Let us just suppose for a moment that the scandal is real and the data are fudged, which means that the world is about to spend billions of dollars, lower our standard of living and possibly create an economic recession - all for no good reason. Would it not be a good idea to halt before leaping off the precipice? Would it not be better to let real scientists with no axe to grind check and re-check the data without prejudice? Is it not suspicious that certain scientific conclusions are so heavily tied to left wing ideologies? Since when is science ideological? Is the fervor of climate alarmists like Al Gore who stand to make millions of dollars from the legislation they are currently lobbying for not a bit worrisome? In short, are there not a lot of questions to be answered before we all jump off this particular cliff?


1 comment:

Peter W. Dunn said...

Craig, it's good to see that this latest scandal is increasing your skepticism.

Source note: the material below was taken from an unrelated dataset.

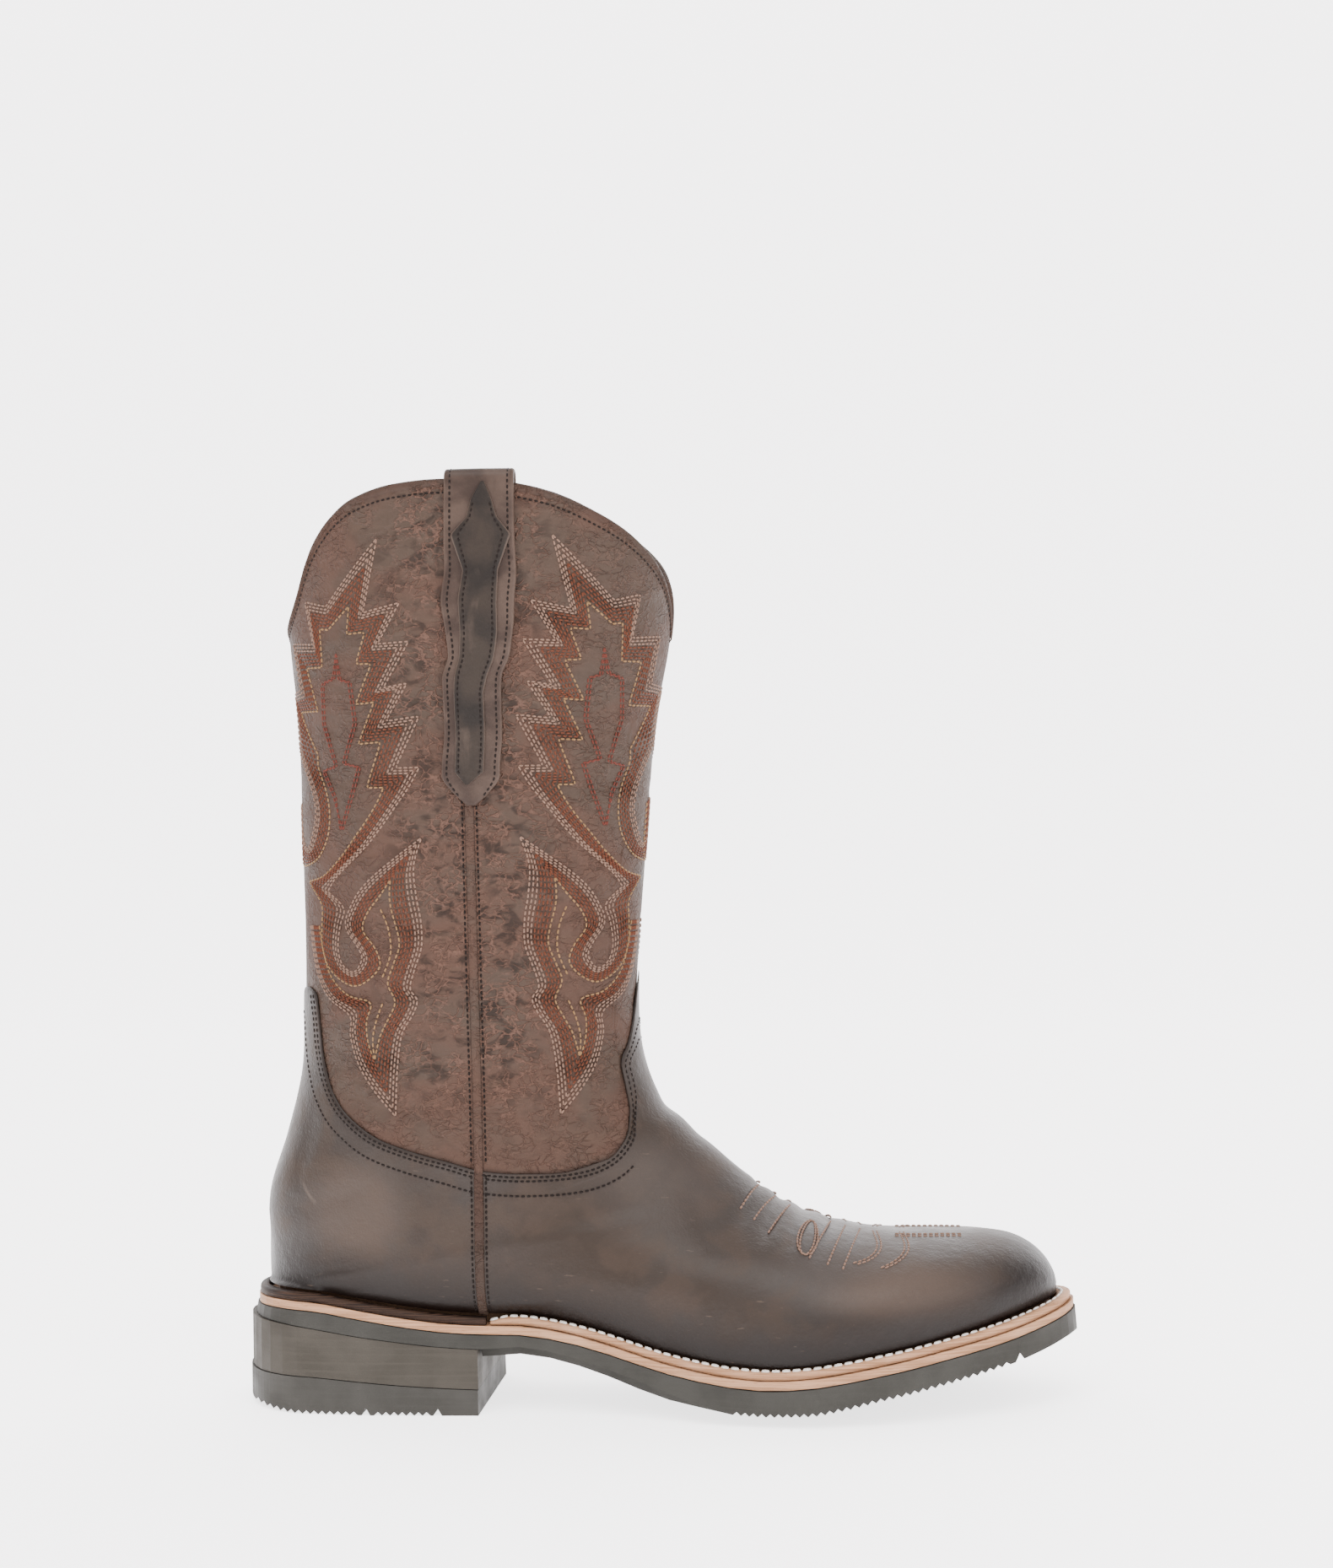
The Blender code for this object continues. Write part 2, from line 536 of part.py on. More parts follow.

I have been a skeptic since about 18 years ago I read a Time magazine article which said that cows farting in Brazil was causing dangerous warming of the planet. I've been writing all year (see link below) about this subject and am not the least bit surprised by Climategate, because common sense dictated that there could be no consensus when the best minds such as Prof. Richard Lindzen remained steadfast "deniers". Thus, the so-called consensus has always been manipulated by scientists, aided and abetted by a corrupt media. I have a friend in the field of atmospheric physics, and experience researcher and climatologist who said that the models were always flawed, but I have kept his name anonymous because of the pressure in the field not to say anything and be labeled a denier (he later thank me for not revealing his name). Often it has been the retired profs. who have come out against the consensus, because they have no fear of losing their jobs or research funding.